Some of Trump’s proposals to lower drug prices, such as the program basing Medicare and Medicaid prices on international drug prices, rely on a division of the Centers for Medicare and Medicaid Services created by the ACA called the CMS Innovation Center.

“There’s an interesting dichotomy,” Hammond said. “Trump was happy to take a win from the Texas judge ruling, but needs the ACA and CMS to achieve some drug pricing policy.”

Although O’Connor’s ruling did not have immediate effect, both lawmakers and health companies are preparing for a long appeals process. Analysts from Height Capital Markets predict the Fifth Circuit will rule in Q3 2019, and the case will reach the Supreme Court in 2020 at the earliest.

nadler and pelosi
Rep. Jerry Nadler (D-NY) and House Speaker Nancy ) condemn Trump’s targeting of the ACA’s pre-existing condition provisions.

If the case reaches the Supreme Court, the analysts noted, the five Supreme Court justices who upheld the ACA in 2012 in a 5-to-4 vote are still on the bench.

One potential outcome is a route Pierce calls “splitting the knot,” in which the courts agree the individual mandate is unconstitutional, but decide to separate it from the majority of the ACA.

That outcome would separate just a few clauses, including the mandate and those ensuring coverage for pre-existing conditions and equal insurance prices for people regardless of health status, from the remainder of the law in this case.

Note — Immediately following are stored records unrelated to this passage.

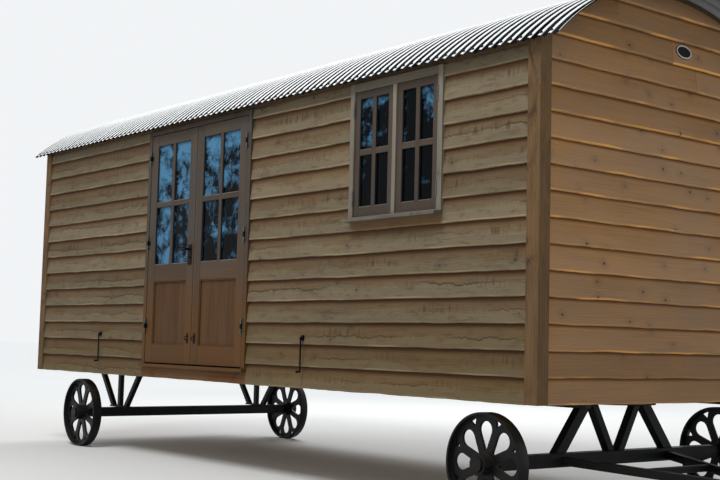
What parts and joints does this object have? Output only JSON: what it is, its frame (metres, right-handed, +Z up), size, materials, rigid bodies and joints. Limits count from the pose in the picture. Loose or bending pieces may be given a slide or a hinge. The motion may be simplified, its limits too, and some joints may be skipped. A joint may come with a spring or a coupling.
{
  "type": "shepherds hut",
  "caption": "Shepherds hut with waney-edge lapped boards, arched corrugated roof, double glazed doors, a window and a steel chassis on cast wheels with a steered tow bar.",
  "frame": {"origin": "on the ground under the middle of the whole object's box", "axes": "+X along the hut towards the tow bar, -Y out of the door side, +Z up"},
  "size_m": [7.4218, 2.55, 3.1708],
  "materials": {
    "larch_boards": "weathered waney-edge boards",
    "oak_posts": "sawn oak",
    "oak_joinery": "planed oak",
    "softwood": "planed",
    "corrugated_iron": "galvanised",
    "glass": "clear",
    "black_ironwork": "satin black",
    "black_steel": "satin black",
    "cast_iron_wheels": "painted black"
  },
  "bodies": {
    "hut": {"chassis_rails": "black_steel", "cross_members": "black_steel", "floor_deck": "softwood", "corner_posts": "oak_posts", "front_wall_left": "larch_boards", "front_wall_middle": "larch_boards", "front_wall_below_window": "larch_boards", "front_wall_right": "larch_boards", "back_wall": "larch_boards", "left_end_wall": "larch_boards", "right_end_wall": "larch_boards", "eave_plates": "softwood", "roof_lining": "softwood", "roof_ribs": "softwood", "roof_deck": "softwood", "roof_sheets": "corrugated_iron", "door_jambs": "oak_joinery", "door_head": "oak_joinery", "door_sill": "oak_joinery", "door_hinges": "black_ironwork", "cabin_hooks": "black_ironwork", "window_frame": "oak_joinery", "window_sill": "oak_joinery", "window_casements": "oak_joinery", "window_glass": "glass", "end_plaque": "black_ironwork", "rear_axle_beam": "black_steel", "rear_axle_struts": "black_steel", "turntable_upper": "black_steel"},
    "left_door": {"left_leaf_frame": "oak_joinery", "left_leaf_glass": "glass", "left_leaf_panel": "oak_joinery", "left_leaf_ironwork": "black_ironwork"},
    "right_door": {"right_leaf_frame": "oak_joinery", "right_leaf_glass": "glass", "right_leaf_panel": "oak_joinery", "right_leaf_ironwork": "black_ironwork"},
    "front_axle": {"front_axle_beam": "black_steel", "front_axle_truss": "black_steel", "turntable_lower": "black_steel", "tow_bar": "black_steel"},
    "front_door_side_wheel": {"front_wheel_door_side": "cast_iron_wheels"},
    "front_back_side_wheel": {"front_wheel_back_side": "cast_iron_wheels"},
    "rear_door_side_wheel": {"rear_wheel_door_side": "cast_iron_wheels"},
    "rear_back_side_wheel": {"rear_wheel_back_side": "cast_iron_wheels"}
  },
  "joints": [
    {"name": "left_door_hinge", "type": "hinge", "parent": "hut", "child": "left_door", "pos_m": [-1.56665, -1.2105, 0.65], "axis": [0, 0, -1], "range_deg": [0, 170]},
    {"name": "right_door_hinge", "type": "hinge", "parent": "hut", "child": "right_door", "pos_m": [-0.16165, -1.2105, 0.65], "axis": [0, 0, 1], "range_deg": [0, 170]},
    {"name": "front_axle_steer", "type": "hinge", "parent": "hut", "child": "front_axle", "pos_m": [2.26585, 0, 0.6], "axis": [0, 0, 1], "range_deg": [-25, 25]},
    {"name": "front_door_side_wheel_spin", "type": "hinge", "parent": "front_axle", "child": "front_door_side_wheel", "pos_m": [2.26585, -1.12, 0.295], "axis": [0, 1, 0], "continuous": true},
    {"name": "front_back_side_wheel_spin", "type": "hinge", "parent": "front_axle", "child": "front_back_side_wheel", "pos_m": [2.26585, 1.12, 0.295], "axis": [0, 1, 0], "continuous": true},
    {"name": "rear_door_side_wheel_spin", "type": "hinge", "parent": "hut", "child": "rear_door_side_wheel", "pos_m": [-2.78915, -1.12, 0.295], "axis": [0, 1, 0], "continuous": true},
    {"name": "rear_back_side_wheel_spin", "type": "hinge", "parent": "hut", "child": "rear_back_side_wheel", "pos_m": [-2.78915, 1.12, 0.295], "axis": [0, 1, 0], "continuous": true}
  ]
}
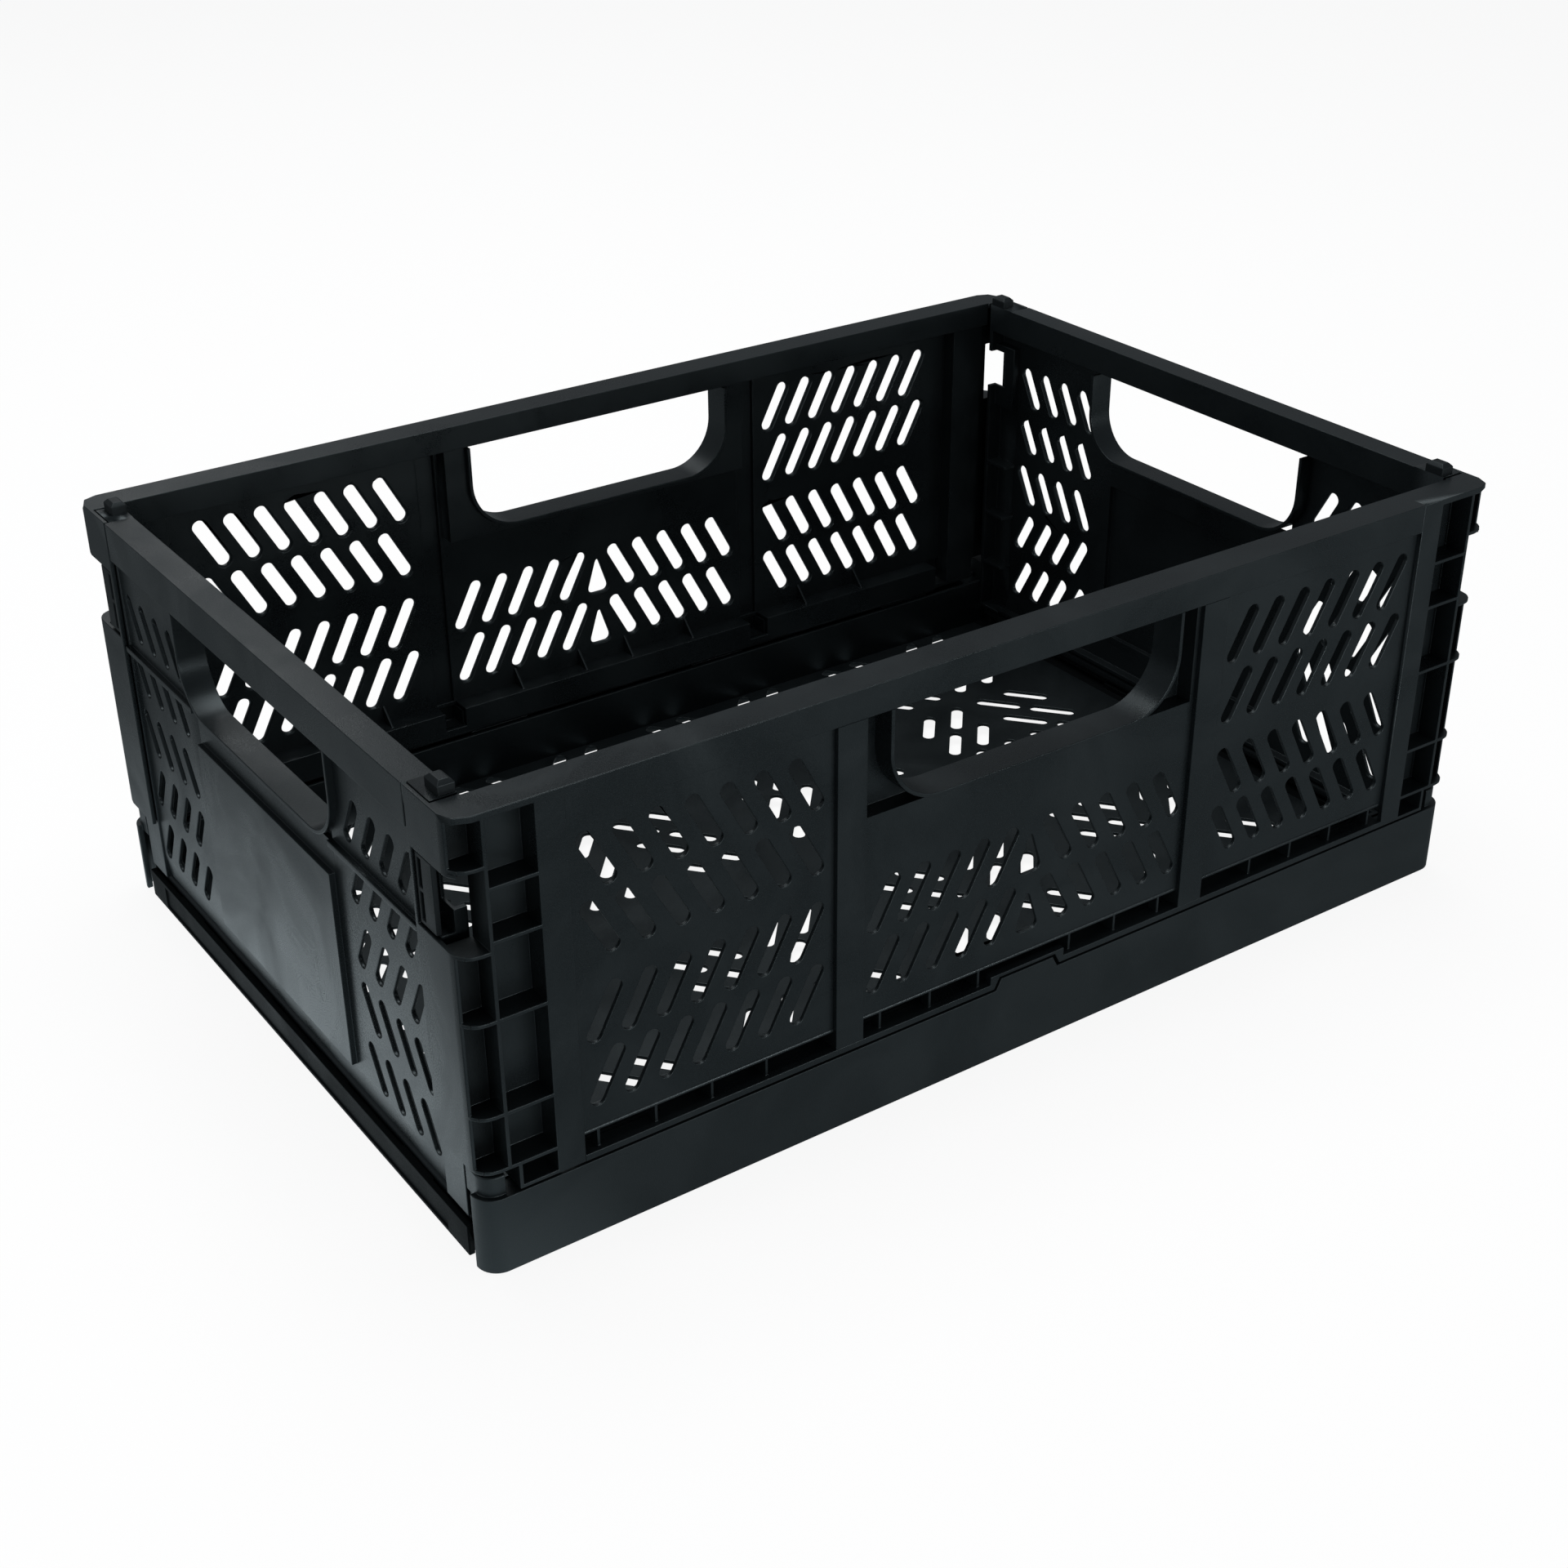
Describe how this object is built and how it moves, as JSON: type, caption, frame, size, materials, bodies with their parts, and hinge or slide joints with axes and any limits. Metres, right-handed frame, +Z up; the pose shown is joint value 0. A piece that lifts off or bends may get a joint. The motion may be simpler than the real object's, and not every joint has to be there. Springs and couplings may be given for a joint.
{
  "type": "collapsible storage crate",
  "caption": "Open-topped folding crate with slotted walls and floor, hinged ends, press latches, a hand opening in each wall and stacking nubs on the rim.",
  "frame": {"origin": "on the ground under the middle of the crate", "axes": "+X along the long walls, +Y from the front wall to the rear wall, +Z up"},
  "size_m": [0.48, 0.325, 0.1868],
  "materials": {
    "wall_shell": "fine-grained matt",
    "base_shell": "fine-grained matt",
    "latch": "fine-grained matt",
    "stacking_nub": "smooth matt"
  },
  "bodies": {
    "base": {"base_floor": "base_shell", "base_kerb_front": "base_shell", "base_kerb_rear": "base_shell", "base_sill_left": "base_shell", "base_sill_right": "base_shell"},
    "front_wall": {"front_rim": "wall_shell", "front_skin_left": "wall_shell", "front_skin_centre": "wall_shell", "front_skin_right": "wall_shell", "front_grip_collar": "wall_shell", "front_pilaster_left": "wall_shell", "front_pilaster_right": "wall_shell", "front_foot": "wall_shell", "front_post_left": "wall_shell", "front_post_right": "wall_shell"},
    "rear_wall": {"rear_rim": "wall_shell", "rear_skin_left": "wall_shell", "rear_skin_centre": "wall_shell", "rear_skin_right": "wall_shell", "rear_grip_collar": "wall_shell", "rear_pilaster_left": "wall_shell", "rear_pilaster_right": "wall_shell", "rear_foot": "wall_shell", "rear_post_left": "wall_shell", "rear_post_right": "wall_shell"},
    "left_end": {"left_rim": "wall_shell", "left_skin_front": "wall_shell", "left_skin_rear": "wall_shell", "left_panel": "wall_shell", "left_grip_collar": "wall_shell", "left_foot": "wall_shell", "left_stile_front": "wall_shell", "left_stile_rear": "wall_shell", "left_nub_front": "stacking_nub", "left_nub_rear": "stacking_nub"},
    "right_end": {"right_rim": "wall_shell", "right_skin_front": "wall_shell", "right_skin_rear": "wall_shell", "right_panel": "wall_shell", "right_grip_collar": "wall_shell", "right_foot": "wall_shell", "right_stile_front": "wall_shell", "right_stile_rear": "wall_shell", "right_nub_front": "stacking_nub", "right_nub_rear": "stacking_nub"},
    "left_latch_front": {"left_latch_front": "latch"},
    "left_latch_rear": {"left_latch_rear": "latch"},
    "right_latch_front": {"right_latch_front": "latch"},
    "right_latch_rear": {"right_latch_rear": "latch"}
  },
  "joints": [
    {"name": "left_end_fold", "type": "hinge", "parent": "base", "child": "left_end", "pos_m": [-0.233, 0, 0.012], "axis": [0, 1, 0], "range_deg": [0, 90]},
    {"name": "right_end_fold", "type": "hinge", "parent": "base", "child": "right_end", "pos_m": [0.233, 0, 0.012], "axis": [0, -1, 0], "range_deg": [0, 90]},
    {"name": "front_wall_lean", "type": "hinge", "parent": "base", "child": "front_wall", "pos_m": [0, -0.1505, 0.033], "axis": [-1, 0, 0], "range_deg": [0, 0.25]},
    {"name": "rear_wall_lean", "type": "hinge", "parent": "base", "child": "rear_wall", "pos_m": [0, 0.1505, 0.033], "axis": [1, 0, 0], "range_deg": [0, 0.25]},
    {"name": "left_latch_front_press", "type": "slide", "parent": "left_end", "child": "left_latch_front", "axis": [1, 0, 0], "range_m": [0, 0.0025], "stiffness_N_per_m": 2000},
    {"name": "left_latch_rear_press", "type": "slide", "parent": "left_end", "child": "left_latch_rear", "axis": [1, 0, 0], "range_m": [0, 0.0025], "stiffness_N_per_m": 2000},
    {"name": "right_latch_front_press", "type": "slide", "parent": "right_end", "child": "right_latch_front", "axis": [-1, 0, 0], "range_m": [0, 0.0025], "stiffness_N_per_m": 2000},
    {"name": "right_latch_rear_press", "type": "slide", "parent": "right_end", "child": "right_latch_rear", "axis": [-1, 0, 0], "range_m": [0, 0.0025], "stiffness_N_per_m": 2000}
  ]
}
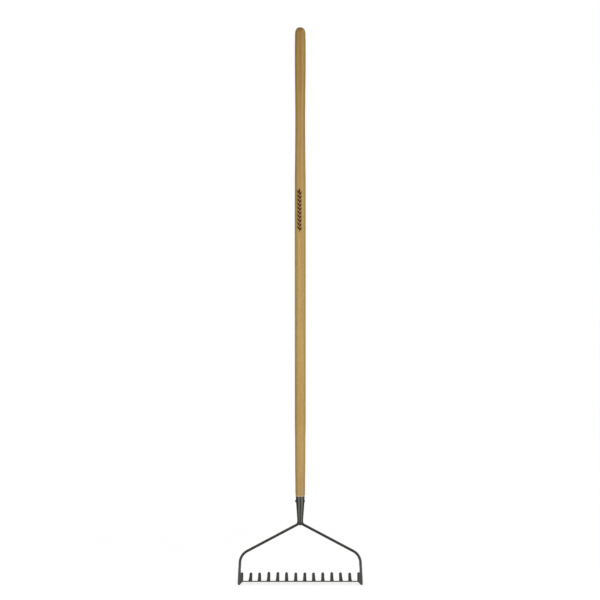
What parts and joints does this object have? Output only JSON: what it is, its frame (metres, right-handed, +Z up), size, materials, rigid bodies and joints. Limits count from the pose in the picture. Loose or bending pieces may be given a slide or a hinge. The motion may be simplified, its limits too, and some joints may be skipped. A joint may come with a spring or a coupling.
{
  "type": "bow rake",
  "caption": "Long-handled garden bow rake: ash handle in a riveted tapered socket, round steel bow, flat bar with curved tines.",
  "frame": {"origin": "middle of the tine bar's flat back edge, the edge used for levelling", "axes": "+Z up the handle, +X along the bar, +Y the way the tines point"},
  "size_m": [0.3484, 0.0818, 1.5529],
  "materials": {
    "ash_wood": "oiled satin",
    "grey_steel": "semi-gloss grey coating",
    "rivet_steel": "semi-gloss grey coating, rubbed",
    "weld_steel": "coated weld, uneven"
  },
  "bodies": {
    "root": {"handle": "ash_wood", "socket": "grey_steel", "socket_rivet": "rivet_steel", "socket_weld": "weld_steel", "bow_arm_left": "grey_steel", "bow_arm_right": "grey_steel", "tine_bar": "grey_steel", "bar_weld_left": "weld_steel", "bar_weld_right": "weld_steel", "tine_01": "grey_steel", "tine_02": "grey_steel", "tine_03": "grey_steel", "tine_04": "grey_steel", "tine_05": "grey_steel", "tine_06": "grey_steel", "tine_07": "grey_steel", "tine_08": "grey_steel", "tine_09": "grey_steel", "tine_10": "grey_steel", "tine_11": "grey_steel", "tine_12": "grey_steel", "tine_13": "grey_steel", "tine_14": "grey_steel"}
  },
  "joints": []
}
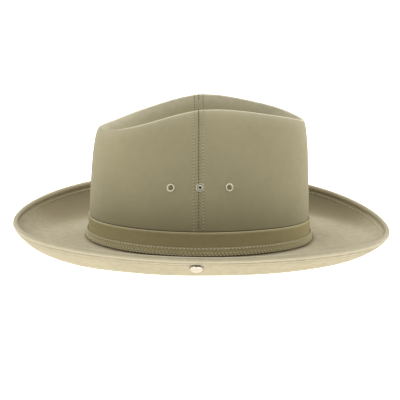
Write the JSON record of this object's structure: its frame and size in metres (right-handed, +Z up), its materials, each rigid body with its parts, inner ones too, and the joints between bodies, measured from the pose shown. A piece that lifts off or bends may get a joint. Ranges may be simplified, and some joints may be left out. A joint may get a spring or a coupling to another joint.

Health insurers should start talking to lawmakers and the public about the value of their services and the benefits of having an insurance marketplace such as the one created by the ACA, Pierce said. However, these companies should avoid the political fray, he warned.

“All of a sudden, the value of health insurance will become quite apparent,” he noted. “[Insurers] have to talk candidly about what this would mean for the healthcare marketplace as we know it and focus on the benefits of the marketplace itself without getting into the political side, such as the stability and consistency [for healthcare].”

The heated partisanship around the ACA may make that task difficult, explained Hammond. The timing of the Fifth Circuit and Supreme Court rulings would put the ACA case in the middle of the 2020 presidential election, he said, where it would likely become a major talking point.

Insurers have gotten used to the environment created by the ACA, and it has generally been good for their bottom lines, Gruber noted.

However, if significant changes to the ACA take place because of this case, larger companies would have better luck weathering the storm than smaller competitors.

Meanwhile, enrollment in the ACA healthcare marketplace was down for the second straight year in 2018. Signups dropped about 4% during the shortened enrollment period, about 367,000 fewer people than 2017. Even with fewer people on the market, the impacts on business and those who gained insurance could be huge.

“It creates tremendous instability and uncertainty,” Pierce said. “That’s not good for business and could tremendously impact access to healthcare. That is the end goal: that you can go to the doctor and access your medicines.”